Pre-emptive or co-operative concurrency (was: Concurrency)
Malcolm.Wallace at cs.york.ac.uk
Tue Mar 28 09:26:16 EST 2006
"Simon Marlow" <simonmar at microsoft.com> wrote:
> Ok, I'll try to nail down what we should require in terms of fairness
> (which is the same as pre-emption).
The terms are not entirely synonymous.
Pre-emption means that (1) threads have priority levels, and (2) that a
higher priority thread can steal the processor from a currently-running
lower priority thread, and (3) it can do so "immediately" it needs to,
without waiting for some "safe" synchronisation point.
By those criteria, none of the current Haskell implementations are
pre-emptive, because no API assigns priorities to threads. So let's not
use the term pre-emption; instead let's agree to talk only about
fairness, since that is the real topic here.
> The Concurrent Haskell paper  gives two requirements. These are:
> No runnable process will be indefinitely delayed
> No thread can be blocked indefinitely on an MVar unless
> another thread holds the MVar indefinitely.
> So I propose for the purposes of the standard/addendum, we adopt the
> above definitions of fairness,
Fair enough. :-)
> The spec also needs to say something about non-blocking foreign calls
> and concurrent I/O.
Another piece of terminology to clear up. By "non-blocking foreign
call", you actually mean a foreign call that *can* block. As a
consequence of the fairness policy, you wish to place the requirement on
implementations that such a blocking foreign call _should_not_
block progress of other Haskell threads. The thread-nature of the
foreign call is "blocking". The Haskell-API nature is desired to be
> That would mean that Hugs doesn't currently comply. My guess is that
> it could be made a lot closer than it currently is - eg. the IO
> monad's bind could be made to 'yield' occasionally,
As I see it, all current (and likely future) implementations of
concurrency in Haskell use co-operative scheduling. The only
differences are in the granularity and positioning of the 'yield' calls.
* For Hugs, yield is inserted at certain I/O actions.
* For ghc, yield is inserted after some count of allocations.
* For yhc, yield is inserted after some count of bytecode instructions.
Arguably, Hugs has made the wrong choice from a fairness point of view,
but moving the position of the yield, or inserting them more frequently,
should not be a big deal.
> non-blocking foreign calls could be implemented,
This is probably going to be the biggest stumbling block for Hugs. It
requires to maintain at least two OS-threads, one for the mutator and
one for the foreign call, which I understand makes things difficult. Is
this where JohnM's suggestion of a minimal poll/select interface comes
in? Would someone like to set out for discussion what this would mean?
> and the I/O library could be made to use them.

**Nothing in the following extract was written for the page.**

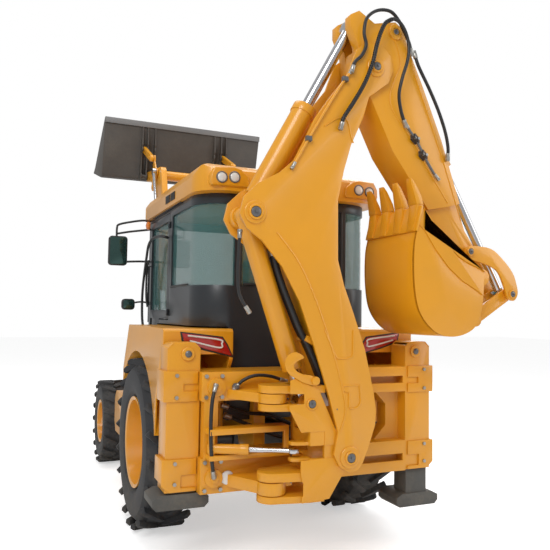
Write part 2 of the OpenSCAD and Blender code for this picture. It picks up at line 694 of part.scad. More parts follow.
swing_y = boom_y;
swing_foot = [-820, -1350];
swing_eye = [-320, -1600];
module carriage() color(paint) {
    difference() {
        union() {
            block([-880, -1290, 583], [-40, frame_rear_y - gap, 826]);
            block([-880, -1290, 1217], [-40, frame_rear_y - gap, 1417]);
            block([-860, -1290, 820], [-760, frame_rear_y - gap, 1220]);
            block([-160, -1290, 820], [-60, frame_rear_y - gap, 1220]);
            for (z = [[1000, 1040], [830, 862]]) block([-848, -1398, z[0]], [-262, -1280, z[1]]);
            block([-300, -1398, 862], [-262, -1372, 1000]);
            for (z = [[1232, 1294], [628, 709]]) in_xy(z[0], z[1]) {
                polygon([[-700, -1280], [-220, -1280], [swing_x + 90, swing_y], [swing_x - 90, swing_y]]);
                dot([swing_x, swing_y], 98);
            }
        }
        bar_z([swing_x, swing_y], 40 + fit, 500, 1500);
    }
    bar_z(swing_foot, 24, 850, 1010);
    for (x = [-880, -120]) for (z = [1350, 597])
        block([x, frame_rear_y - 8, z], [x + 80, frame_rear_y - 0.4, z + 55]);
    for (p = [[-780, 1314], [-140, 1314], [-790, 693], [-130, 693]]) {
        bar_y(p, 62, -1325, -1288);
        bar_y(p, 30, -1345, -1325, $fn = 6);
        bar_y(p, 20, -1295, frame_rear_y + 60);
    }
}
module kingpost() color(paint) {
    difference() {
        for (z = [[1300, 1350], [1180, 1226], [717, 774], [576, 621]]) in_xy(z[0], z[1]) {
            dot([swing_x, swing_y], 98);
            polygon([
                [swing_x, swing_y - 98], [-240, swing_y - 143], [-130, swing_y - 143],
                [-130, swing_y + 143], [-240, swing_y + 143], [swing_x, swing_y + 98]
            ]);
        }
        block([-352, boom_y - 72, 1170], [-100, boom_y + 72, 1400]);
    }
    boom_pair(118, 143) difference() {
        polygon([
            [-240, 576], [-109, 590], [30, 775], [105, 800], [125, 860], [100, 915], [30, 935], [-44, 1036],
            [-190, 1350], [-240, 1350]
        ]);
        dot(boom_foot, 35 + fit);
        polygon([[-250, 862], [-132, 862], [-132, 948], [-250, 948]]);
    }
    boom_stubs(king_pin, 34, 60, 143);
    boom_pair(60, 80) dot(king_pin, 62);
    block([-240, boom_y - 119, 948], [-214, boom_y + 119, 1034]);
    block([-240, boom_y - 119, 774], [-214, boom_y + 119, 862]);
    bar_z([swing_x, swing_y], 40, 578, 772);
    bar_z([swing_x, swing_y], 40, 1182, 1348);
    for (z = [840, 948]) in_xy(z, z + 22) polygon([
        [-220, boom_y - 119], [-220, boom_y - 20], [-300, boom_y - 10], [-352, boom_y - 30],
        [-352, boom_y - 76], [-300, boom_y - 100]
    ]);
}
module swing_barrel() color(paint) place_xy(905, swing_foot, swing_eye)
    ram_barrel(255, 34, 20, 60, 24);
module swing_rod() color(steel) place_xy(905, swing_foot, swing_eye)
    ram_rod(205, norm(swing_eye - swing_foot), 20, 36, 26);

// Boom

boom_left = [
    [-73, 884], [-44, 1036], [-116, 1281], [-234, 1625], [-342, 1912], [-478, 2148], [-624, 2312],
    [-730, 2384], [-781, 2479], [-755, 2592], [-659, 2687], [-502, 2776], [-400, 2869], [-335, 2994],
    [-245, 3179], [-130, 3344], [4, 3516], [44, 3625], [80, 3720], [160, 3790]
];
boom_right = [
    [300, 3790], [370, 3720], [390, 3620], [350, 3520], [186, 3393], [137, 3233], [41, 3026], [-14, 2841],
    [-60, 2626], [-56, 2208], [-7, 2037], [75, 1831], [165, 1588], [240, 1274], [257, 1170], [250, 1066],
    [194, 912], [150, 810], [115, 769], [44, 757], [-30, 800]
];
boom_core = [
    [-20, 1060], [232, 1100], [228, 1270], [152, 1582], [62, 1826], [-20, 2033], [-69, 2208],
    [-73, 2628], [-28, 2845], [28, 3030], [95, 3175], [-85, 3180], [-240, 2990], [-385, 2776],
    [-470, 2600], [-480, 2420], [-400, 2200], [-300, 1912], [-195, 1625], [-85, 1281]
];
module boom() color(paint) {
    boom_pair(boom_half_w - boom_plate, boom_half_w) polygon(concat(boom_left, boom_right));
    in_xz(boom_y - 152, boom_y + 152) polygon(boom_core);
    boom_bar(boom_foot, 35, boom_half_w + 15);
    boom_bar(boom_bend, 40, boom_half_w + 15);
    boom_bar(boom_head, 40, boom_half_w + 15);
}
module boom_barrel() color(paint) place_xz(boom_y, boom_bend, king_pin)
    intersection() {
        ram_barrel(1190, 70, 38, 130, 40);
        translate([-200, -65, -200]) cube([1300, 130, 400]);
    }
module boom_rod() color(steel) place_xz(boom_y, boom_bend, king_pin)
    ram_rod(250, norm(king_pin - boom_bend), 38, 58, 100);
module dipper_barrel() color(paint) place_xz(boom_y, boom_bend, dipper_pin) difference() {
    ram_barrel(915, 82, 40, 280, 40);
    translate([-150, -70, -150]) cube([300, 140, 300]);
}
module dipper_rod() color(steel) place_xz(boom_y, boom_bend, dipper_pin)
    ram_rod(800, norm(dipper_pin - boom_bend), 40, 62, 100);

// Dipper

dipper_pts = [
    [200, 3440], [409, 3034], [558, 2842], [745, 2600], [930, 2370], [1040, 2235], [1220, 2075],
    [1290, 2070], [1345, 2110], [1335, 2180], [1175, 2385], [1093, 2493], [849, 3163], [674, 3560],
    [538, 3842], [500, 3960], [430, 4005], [360, 3990], [250, 3960], [119, 4030], [50, 3990],
    [50, 3910], [110, 3780], [130, 3600]
];
module dipper() color(paint) {
    difference() {
        union() {
            intersection() {
                in_xz(boom_y - 140, boom_y + 140) polygon(dipper_pts);
                in_xz(boom_y - 141, boom_y + 141) polygon([[0, 4100], [1400, 4100], [1400, 2800], [900, 2660], [0, 2480]]);
            }
            in_xz(boom_y - 105, boom_y + 105) difference() {
                polygon(dipper_pts);
                dot(nose_pin, 190);
            }
            in_xz(boom_y - 70, boom_y + 70) polygon(dipper_pts);
        }
        boom_bar(boom_head, 40 + fit, 200);
        in_xz(boom_y - 56, boom_y + 56) {
            dot(dipper_pin, 95);
            bar2d(dipper_pin, [180, 3868], 77, 76);
            bar2d([180, 3868], [156, 3820], 76, 77);
            polygon([[119, 4060], [-100, 4060], [-100, 3700], [119, 3700]]);
        }
        in_xz(boom_y - 72, boom_y + 72) {
            dot(crowd_foot, 92);
            polygon([
                on(crowd_foot, -150, 80), on(mid(crowd_foot, lever_pin, 0.62), -150, 80),
                on(mid(crowd_foot, lever_pin, 0.62), 30, 250), on(crowd_foot, 30, 250)
            ]);
        }
        boom_bar(nose_pin, 35 + fit, 200);
    }
    boom_stubs(dipper_pin, 34, 60, 100);
    boom_bar(crowd_foot, 34, 100);
    boom_bar(lever_pivot, 30, 137);
}
module crowd_barrel() color(paint) place_xz(boom_y, crowd_foot, lever_pin)
    ram_barrel(1080, 60, 34, 110, 34);
module crowd_rod() color(steel) place_xz(boom_y, crowd_foot, lever_pin)
    ram_rod(980, norm(lever_pin - crowd_foot), 34, 56, 90);
module tipping_lever() color(paint) {
    boom_pair(115, 135) difference() {
        union() {
            bar2d(lever_pivot, [1360, 2340], 55, 50);
            bar2d([1360, 2340], lever_pin, 50, 52);
        }
        dot(lever_pivot, 30 + fit);
    }
    boom_stubs(lever_pin, 30, 58, 134);
}
module tipping_link() color(paint) {
    boom_pair(60, 80) difference() {
        bar2d(lever_pin, bucket_pin, 50, 50);
        dot(lever_pin, 30 + fit);
    }
    boom_bar(bucket_pin, 30, 70);
}
digger_pts = [
    [1090, 2160], [1056, 1875], [981, 1740], [845, 1691], [724, 1707], [584, 1787], [486, 1938],
    [462, 2082], [461, 2284], [476, 2389], [534, 2602]
];
module digger_bucket() color(paint) {
    difference() {
        in_xz(boom_y - digger_half_w, boom_y + digger_half_w) polygon(digger_pts);
        in_xz(boom_y - digger_half_w + digger_wall, boom_y + digger_half_w - digger_wall)
            polygon(concat(inset([for (i = [0 : 10]) digger_pts[i]], digger_wall), [[700, 2800], [1150, 2400]]));
    }
    boom_pair(85, 110) {
        bar2d(nose_pin, [1060, 2050], 62, 62);
        bar2d(bucket_pin, [1030, 1830], 52, 52);
        polygon([nose_pin, bucket_pin, [1040, 1840], [1060, 2100]]);
    }
    boom_bar(nose_pin, 35, 112);
    boom_stubs(bucket_pin, 30, 82, 112);
    for (i = [-1.5, -0.5, 0.5, 1.5]) translate([0, i * 178, 0])
        in_xz(boom_y - 35, boom_y + 35) polygon([
            [470, 2400], [456, 2808], [476, 2808], [545, 2600], [520, 2400]
        ]);
}

chassis();
engine_block();
driveline();
exhaust();
front_axle();
rear_mudguards();
tail_lamps();
cab_frame();
cab_roof();
cab_glass();
seat_cushions();
operator_station();
side_tanks();
mirrors();
roof_lamps();
stabiliser_frame();
hood();
grille();
rear_tyre_left();
rear_rim_left();
rear_tyre_right();
rear_rim_right();
front_tyre_left();
front_rim_left();
front_tyre_right();
front_rim_right();
knuckle_left();
knuckle_right();
door_left();
door_glass_left();
door_right();
door_glass_right();
loader_arms();
tilt_levers();
tilt_links();
loader_bucket();
lift_barrels();
lift_rods();
tilt_barrels();
tilt_rods();
carriage();
kingpost();
swing_barrel();
swing_rod();
boom();
boom_barrel();
boom_rod();
dipper();
dipper_barrel();
dipper_rod();
crowd_barrel();
crowd_rod();
tipping_lever();
tipping_link();
digger_bucket();
leg_left();
leg_right();
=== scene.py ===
"""Studio scene of a backhoe loader, built around its packed assembly.

Metres, in the assembly's own frame: +X is the machine's right, +Y forwards and
+Z up, with the origin on the ground under the rear axle. The shapes that are
added here are given in millimetres.
"""

from __future__ import annotations

import json
import logging
import math
from dataclasses import dataclass, field
from enum import Enum
from typing import Callable, Sequence

import bmesh
import bpy
from mathutils import Matrix, Vector

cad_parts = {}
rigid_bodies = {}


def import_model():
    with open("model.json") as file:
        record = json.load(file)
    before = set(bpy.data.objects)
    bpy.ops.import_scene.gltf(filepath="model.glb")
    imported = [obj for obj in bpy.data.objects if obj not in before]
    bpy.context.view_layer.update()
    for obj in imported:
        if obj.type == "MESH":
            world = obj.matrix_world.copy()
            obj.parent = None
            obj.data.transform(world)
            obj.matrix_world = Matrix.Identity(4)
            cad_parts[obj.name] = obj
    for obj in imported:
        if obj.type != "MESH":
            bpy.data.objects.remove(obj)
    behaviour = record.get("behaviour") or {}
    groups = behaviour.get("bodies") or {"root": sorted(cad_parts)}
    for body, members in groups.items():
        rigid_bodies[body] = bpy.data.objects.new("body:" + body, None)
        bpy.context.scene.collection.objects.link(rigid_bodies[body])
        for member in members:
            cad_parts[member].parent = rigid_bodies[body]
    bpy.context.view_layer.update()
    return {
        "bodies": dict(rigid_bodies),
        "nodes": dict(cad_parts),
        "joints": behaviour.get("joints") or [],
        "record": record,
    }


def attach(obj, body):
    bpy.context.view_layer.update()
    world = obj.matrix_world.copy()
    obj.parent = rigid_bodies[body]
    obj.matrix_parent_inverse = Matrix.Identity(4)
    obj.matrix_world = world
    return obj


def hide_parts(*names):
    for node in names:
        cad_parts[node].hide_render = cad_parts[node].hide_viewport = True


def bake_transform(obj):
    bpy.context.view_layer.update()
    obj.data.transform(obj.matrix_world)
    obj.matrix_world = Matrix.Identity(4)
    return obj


LOG = logging.getLogger("backhoe_loader")

Flat = tuple[float, float]
Point = tuple[float, float, float]
Colour = tuple[float, float, float, float]
Socket = bpy.types.NodeSocket

MM = 0.001
BOOM_Y = -1550.0
HOSE_Y = BOOM_Y - 192.0
HEAD_PIN = (240.0, 3620.0)
SIDES = (-1, 1)
REARWARDS = (0, -1, 0)
WHITE = (1.0, 1.0, 1.0, 1.0)
IMAGE_PX = 550
SENSOR_MM = 36.0


class Slot(Enum):
    """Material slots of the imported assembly, and the finishes added to them."""

    YELLOW = "yellow_paint"
    DARK = "dark_paint"
    LEG = "leg_paint"
    BUCKET = "bucket_paint"
    CAB = "cab_black"
    PLASTIC = "dark_plastic"
    CHROME = "chromed_steel"
    TYRE = "tyre_rubber"
    SEAT = "seat_cloth"
    GLASS = "tinted_glass"
    LAMP_RED = "lamp_red"
    LAMP_CLEAR = "lamp_clear"
    RUBBER = "hose_rubber"
    ZINC = "zinc"
    STEEL = "grey_steel"
    PALE = "pale_paint"
    MIRROR = "mirror_glass"
    AMBER = "amber_lens"

    @property
    def recorded(self) -> str:
        """Name of the record's slot that this finish belongs to."""
        return RECORD_SLOTS.get(self, self).value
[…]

Do you mean some internal I/O library, or the standard Haskell I/O
library? I would hope the implementation of the latter could be largely
> But this is all real work.
Indeed. So are type system extensions, syntax changes, and the overhaul
of the library interfaces. Perhaps for Hugs, there is currently no
obvious person who feels confident they can implement non-blocking
behaviour for blocking foreign calls. Well, for nhc98/yhc, we don't
currently have anyone able to re-implement the type system to permit
MPTC+FDs. That's just the way it is, but these are not insurmountable
technical problems, they are social, organisational, and financial.